Challenges for Incumbents Continue

Yesterday, we covered several polls that showed incumbents – senators Mitch McConnell (R-KY), Mark Udall (D-CO) and Mary Landrieu (D-LA), in addition to Gov. Neil Abercrombie (D-HI) – trailing their challenger opponents (Incumbent Surprises Lining Up, June 16). Today, that trend continues.


The run-off election to decide Mississippi’s Republican senatorial nominee is just a week away, and the polling company inc./Woman Trend for the Citizens’ United organization (June 12-13; 501 likely Mississippi Republican run-off voters) commissioned a survey, which finds challenger Chris McDaniel beginning to pull away from Sen. Thad Cochran. The results yield McDaniel a 52-40 percent margin. If leaners to each candidate are removed, the total becomes 47-37 percent in favor of the challenger.

Some interesting findings are included in the survey report. First, both men brandish a 93 percent loyalty factor within their own voter base. That is, 93 percent of the respondents saying they will vote either for McDaniel or Sen. Cochran report that their vote is a certainty, with no chance of changing their mind.

Within the age segmentation, all groups except the youngest of voters are backing McDaniel. Thus, the oldest candidate, Sen. Cochran at 76 years of age, attracts the most support from the youngest of voters.

Ninety percent of those identifying themselves with the Tea Party are supporting McDaniel. Among those who characterize themselves as Independents break for McDaniel by a 51-40 percent clip.


On primary election night (June 3), a combined 57.7 percent voted for a Republican candidate in California’s 52nd Congressional District race even though incumbent Rep. Scott Peters is a Democrat. Being well below majority support in the preliminary election is an uncomfortable position for any candidate, but it’s particularly troubling for an incumbent.

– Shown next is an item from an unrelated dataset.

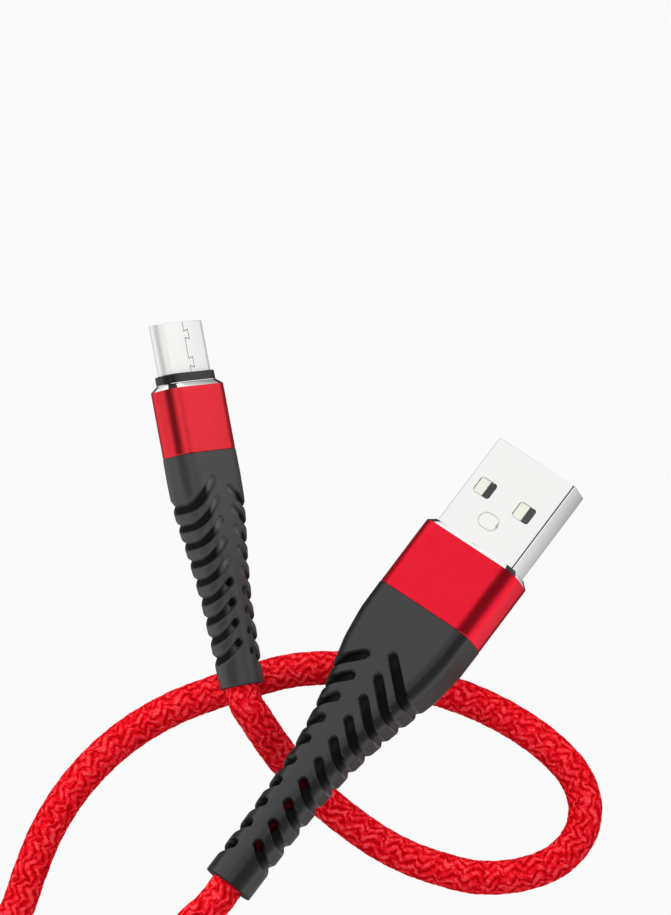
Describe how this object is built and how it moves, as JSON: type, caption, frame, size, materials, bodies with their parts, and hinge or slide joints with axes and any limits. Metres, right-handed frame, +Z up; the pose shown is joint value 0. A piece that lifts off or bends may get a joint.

A new Survey USA poll (June 11-12; 554 CA-52 registered voters) confirms the freshman congressman’s difficulties. S-USA posts former San Diego City councilman and mayoral candidate Carl DeMaio (R) to a 51-44 percent advantage over the congressman as the official general election begins. Under California election law, the top two finishers, in this case Peters and DeMaio, advance to the general election regardless of political party affiliation.

Next to the open seats in North Carolina – 7th District; Rep. Mike McIntyre (D) retiring – and Utah – 4th District; Rep. Jim Matheson (D) retiring – the San Diego-based 52nd CD may be the Republicans’ best opportunity to convert a Democratic seat in the country.

Through the pre-primary financial disclosure report (May 14), DeMaio had already banked close to $1.8 million. Peters had raised just over $2 million. So, we can expect the fireworks to continue flying from now until the vote is cast Nov. 4.


A few weeks ago, when former Rep. Hansen Clarke (D-MI-13) announced that he would make a political comeback in the seat he failed to carry against fellow Rep. Gary Peters (D) in 2012, the earliest polling suggested that he was jumping out to a quick lead. Now, a new survey from Lake Research (June 3-5; 400 MI-14 likely Democratic primary voters) finds Clarke’s edge dissipating and Southfield Mayor Brenda Lawrence now assuming the top position.

According to the Lake data, Lawrence holds a 35-27 percent advantage over former Rep. Clarke with state Rep. Rudy Hobbs (D) trailing badly with only a six percent preference. Though Clarke is a former one-term member, his original district is much different that the current 14th’s configuration. Therefore, his name ID and former incumbent advantages are lessened.

Because the 14th is a heavily Democratic district, the Aug. 5 primary will decide Rep. Peters’ successor.